Les acteurs que j’ai la chance de diriger sont magnifiques. Leur talent, leur autorité, leur charme sont immenses

Si nous parvenons à ce que le pire confine au sublime, nous aurons réussi notre pari. Il y a, dans le discours terrible que Gustaf tient à Adolf, la promesse d’un spectacle à la fois magnifique et monstrueux, fascinant et dévastateur : « Tu vas assister à la dissection d’une âme humaine… là… de l’autre côté de cette porte. »
Cette dimension expérimentale, clinique, voulue par Strindberg et affirmée par Gustaf, exclut tout recours à l’hystérie dans le jeu. Quand j'ai monté Grief[s], j'avais mis en exergue une phrase du réalisateur Nicholas Ray : « Tout metteur en scène se doit de donner au spectateur un sentiment exacerbé de la vie. » Je reste fidèle, après toutes ces années, à cette définition de mon travail. C’est exactement ce que je tente de faire. Ce sentiment exacerbé de la vie, je cherche à l’obtenir ici en faisant entendre chaque phrase, chaque mot échangé dans ce huis-clos, sans que rien ne puisse être mis sur le compte de la colère, qui brouillerait l’intensité de la douleur, ou de la haine, qui déformerait le tracé de l’amour et de son prolongement dans cette épreuve de la dépossession ressentie comme une « atteinte imprévue aussi bien que mortelle », pour reprendre les mots du Cid.
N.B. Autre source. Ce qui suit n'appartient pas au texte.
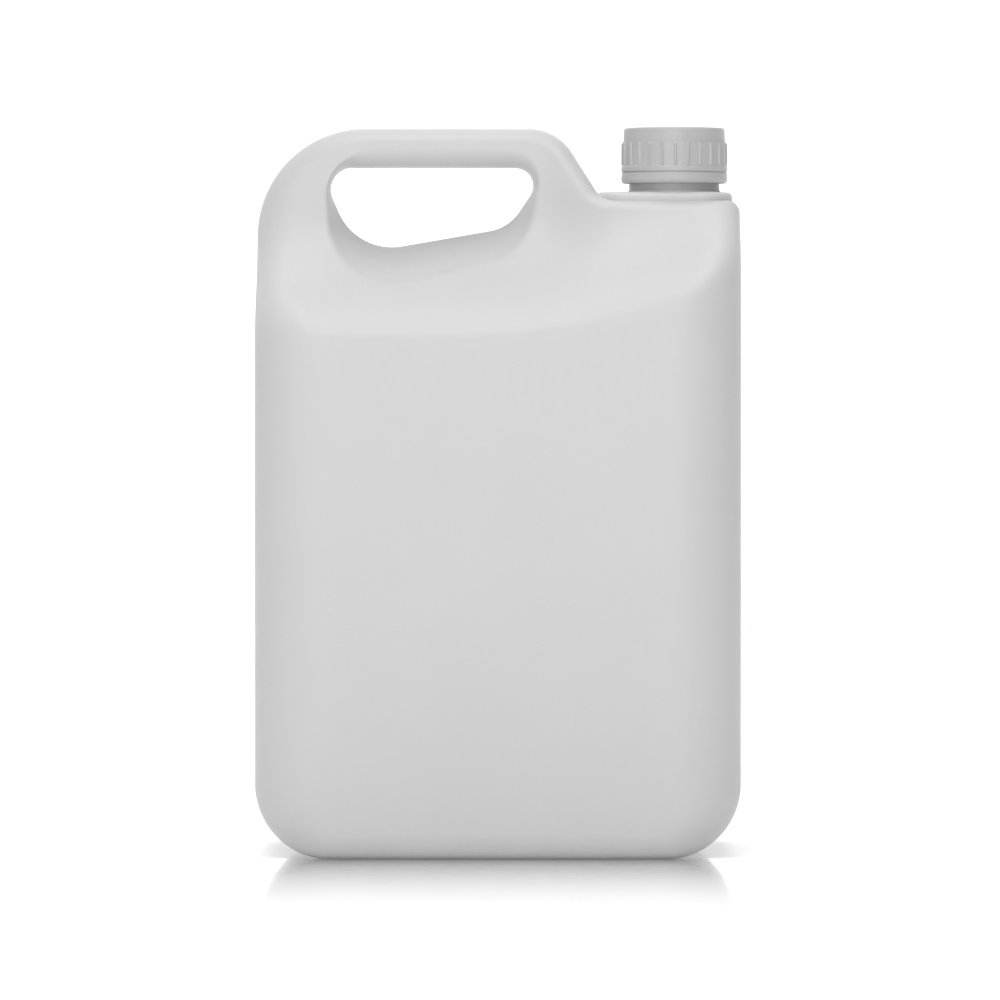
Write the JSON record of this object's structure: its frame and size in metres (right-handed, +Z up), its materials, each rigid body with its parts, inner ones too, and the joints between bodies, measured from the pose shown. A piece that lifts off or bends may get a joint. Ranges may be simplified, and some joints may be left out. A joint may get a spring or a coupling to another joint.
{
  "type": "plastic jerrycan",
  "caption": "Blow-moulded plastic jerrycan with a through handle, a threaded neck on a raised land, a ribbed screw cap with liner and a tamper band.",
  "frame": {"origin": "middle of the base, on the floor", "axes": "X across the width towards the neck, Y from the front face to the back face, Z up"},
  "size_m": [0.19, 0.13, 0.2858],
  "materials": {
    "can_body": "natural polyethylene, soft satin",
    "screw_cap": "white polyethylene, satin",
    "cap_liner": "white foamed liner",
    "tamper_band": "white polyethylene, satin"
  },
  "bodies": {
    "can": {"can_body": "can_body", "tamper_band": "tamper_band"},
    "liner": {"cap_liner": "cap_liner"},
    "cap": {"screw_cap": "screw_cap"}
  },
  "joints": [
    {"name": "cap_rise", "type": "slide", "parent": "can", "child": "liner", "axis": [0, 0, 1], "range_m": [0, 0.0211]},
    {"name": "cap_turn", "type": "hinge", "parent": "liner", "child": "cap", "pos_m": [0.0697, 0, 0.28], "axis": [0, 0, 1], "range_deg": [0, 1800]}
  ],
  "couplings": [
    {"joint": "cap_rise", "follows": "cap_turn", "m_per_rad": 0.00066845}
  ]
}
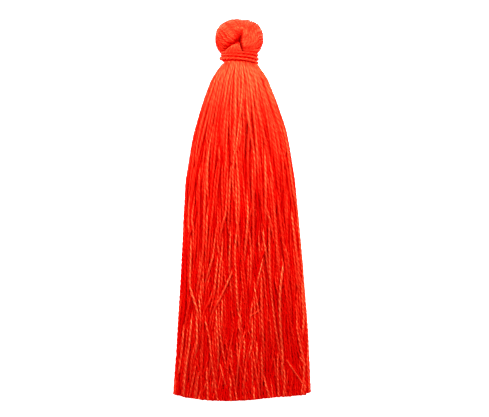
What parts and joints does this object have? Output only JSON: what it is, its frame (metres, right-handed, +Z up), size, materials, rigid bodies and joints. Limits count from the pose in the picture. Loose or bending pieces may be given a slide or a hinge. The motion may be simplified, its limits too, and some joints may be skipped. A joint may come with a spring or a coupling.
{
  "type": "silk tassel",
  "caption": "Red silk tassel lying on its back: a folded round head with a slit eye, a neck bound with twisted cord and a long straight skirt of fine threads cut to one length",
  "frame": {"origin": "middle of the tassel's footprint, on the surface it lies on", "axes": "+Y runs along the tassel from the cut ends to the head, +X across the skirt, +Z up off the surface"},
  "size_m": [0.0291, 0.0798, 0.009],
  "materials": {
    "silk_thread": "bright red two-ply silk thread with a soft sheen",
    "silk_binding": "the same red silk, twisted tighter and wound round the neck"
  },
  "bodies": {
    "root": {"thread_hank": "silk_thread", "neck_wrap": "silk_binding"}
  },
  "joints": []
}
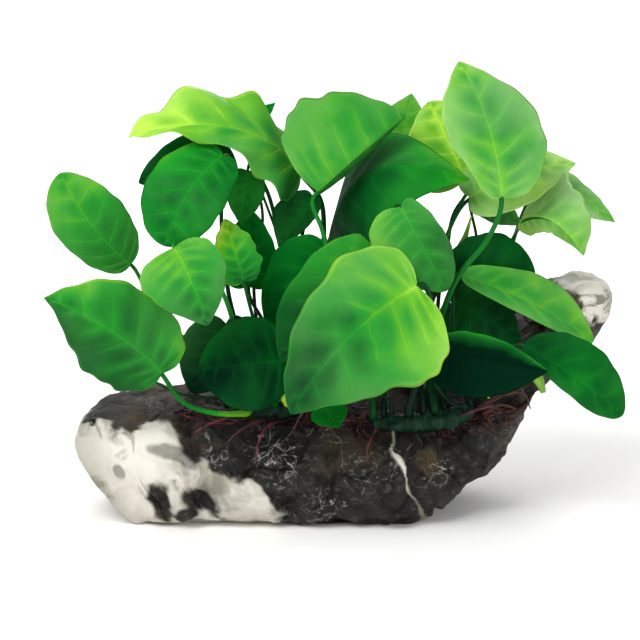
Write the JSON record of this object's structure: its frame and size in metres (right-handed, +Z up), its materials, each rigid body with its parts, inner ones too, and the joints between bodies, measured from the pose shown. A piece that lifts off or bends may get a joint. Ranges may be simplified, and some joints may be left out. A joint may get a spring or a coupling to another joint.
{
  "type": "anubias on stone",
  "caption": "Aquarium plant with broad green leaves on rhizomes rooted to a dark, white-veined rock that stands on its flat underside.",
  "frame": {"origin": "on the flat underside of the stone, below the middle of the plant", "axes": "+Z up, +X along the stone towards its raised end, -Y the front"},
  "size_m": [0.2458, 0.1108, 0.1981],
  "materials": {
    "stone": "rough dark slate with white quartz bands and cracks",
    "rhizome": "ringed dark green stem",
    "root": "thin red-brown roots",
    "bud": "fresh yellow-green bud",
    "leaf_pale": "satin lime-green leaf with paler veins",
    "leaf_mid": "satin mid-green leaf",
    "leaf_dark": "satin dark green leaf"
  },
  "bodies": {
    "root": {"stone": "stone", "rhizome_left": "rhizome", "rhizome_right": "rhizome", "rhizome_back": "rhizome", "root_left_crown": "root", "root_left_cross": "root", "root_left_front": "root", "root_left_hanging": "root", "root_middle_front": "root", "root_middle_hanging": "root", "root_right_pink": "root", "root_right_orange": "root", "root_right_fork": "root", "bud_left_yellow": "bud", "bud_right_green": "bud", "shoot_right_pointed": "bud", "shoot_centre_purple": "bud", "leaf_front": "leaf_pale", "leaf_front_behind": "leaf_mid", "leaf_centre_left": "leaf_dark", "leaf_low_left_round": "leaf_dark", "leaf_low_left_shaded": "leaf_dark", "leaf_low_centre_young": "leaf_dark", "leaf_far_left": "leaf_mid", "leaf_far_left_low": "leaf_pale", "leaf_far_left_shaded": "leaf_dark", "leaf_left_pale": "leaf_pale", "leaf_left_small": "leaf_pale", "leaf_left_upper": "leaf_mid", "leaf_left_teal": "leaf_dark", "leaf_left_round": "leaf_dark", "leaf_left_rear": "leaf_dark", "leaf_top_left": "leaf_pale", "leaf_top_left_young": "leaf_dark", "leaf_top_centre": "leaf_mid", "leaf_top_centre_rear": "leaf_dark", "leaf_centre_arched": "leaf_dark", "leaf_centre_folded": "leaf_dark", "leaf_centre_heart": "leaf_mid", "leaf_top_right": "leaf_pale", "leaf_top_right_rear": "leaf_pale", "leaf_right_rear": "leaf_pale", "leaf_right_shaded": "leaf_dark", "leaf_right_drooping": "leaf_pale", "leaf_right_outer": "leaf_mid", "leaf_right_dark": "leaf_dark", "leaf_over_horn": "leaf_mid", "leaf_right_inner": "leaf_dark", "leaf_low_right_rolled": "leaf_dark", "leaf_low_right": "leaf_dark"}
  },
  "joints": []
}
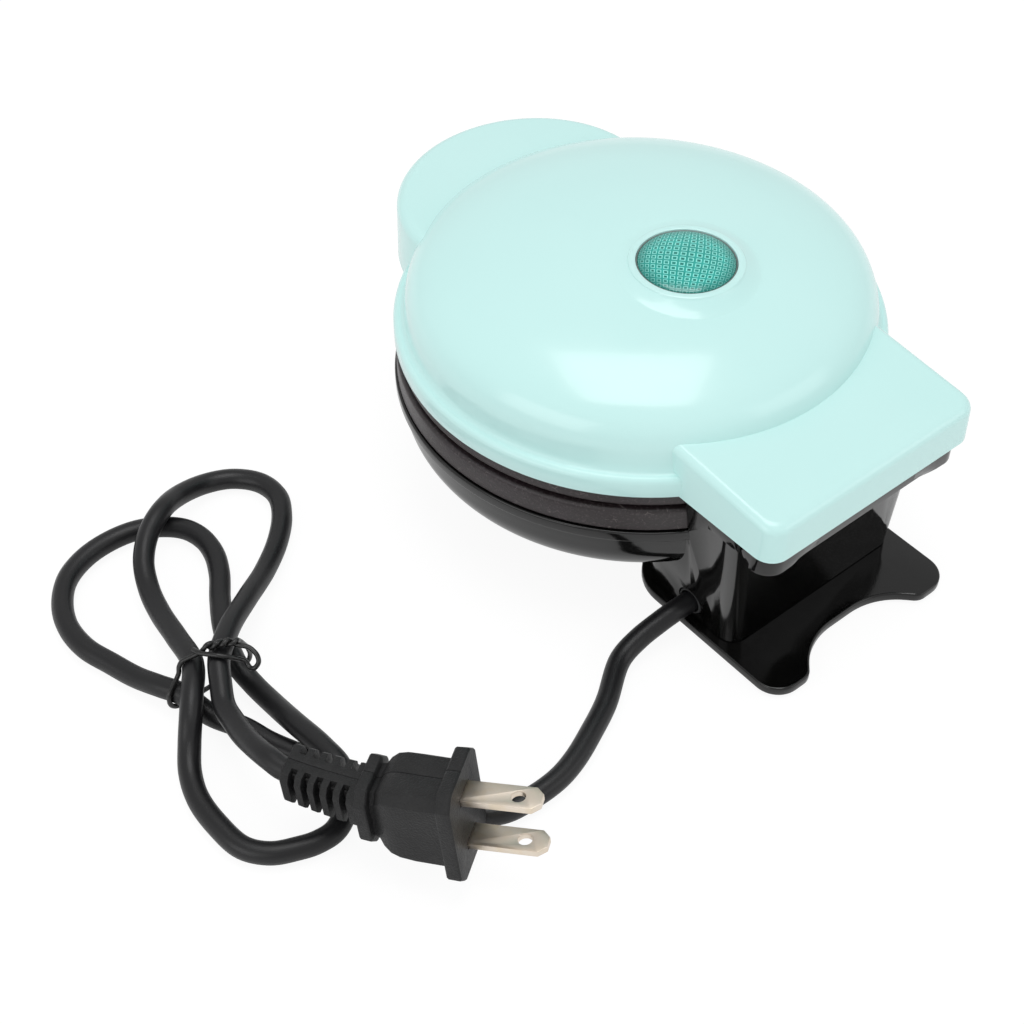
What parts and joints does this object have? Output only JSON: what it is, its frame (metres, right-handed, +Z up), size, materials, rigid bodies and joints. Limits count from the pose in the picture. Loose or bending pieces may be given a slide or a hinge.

Avec Gilles Taschet, qui signe la scénographie, vous inscrivez ce huis-clos dans un vaste espace lumineux. Est-ce une façon d’aller à l’encontre de la noirceur du propos ?

Gilles Taschet, dont j'admire depuis longtemps les scénographies très pures, s'est servi de la hauteur de la cage de scène pour créer sur le petit plateau du Studio-Théâtre une sensation d’ampleur et de clarté. Je ne crois pas au « quatrième mur », même pour les pièces intimistes. Gilles est parvenu à élargir considérablement le champ de vision du spectateur et à installer la présence indispensable de la mer, sans la faire apparaître… en la suggérant par sa clarté. Nous avons imaginé cet hôtel, avec cette pièce qui est une ancienne chambre sans fenêtre sur la mer, réhabilitée avec un puits de lumière. C'est un lieu de passage, fréquenté seulement par les clients qui empruntent une passerelle, à l'étage. Le hall est plus loin.
C’est l’exact dispositif que réclame Strindberg, un lieu de confluence des regards propice aux indiscrétions.

C’est l’exact dispositif que réclame Strindberg, un lieu de confluence des regards propice aux indiscrétions.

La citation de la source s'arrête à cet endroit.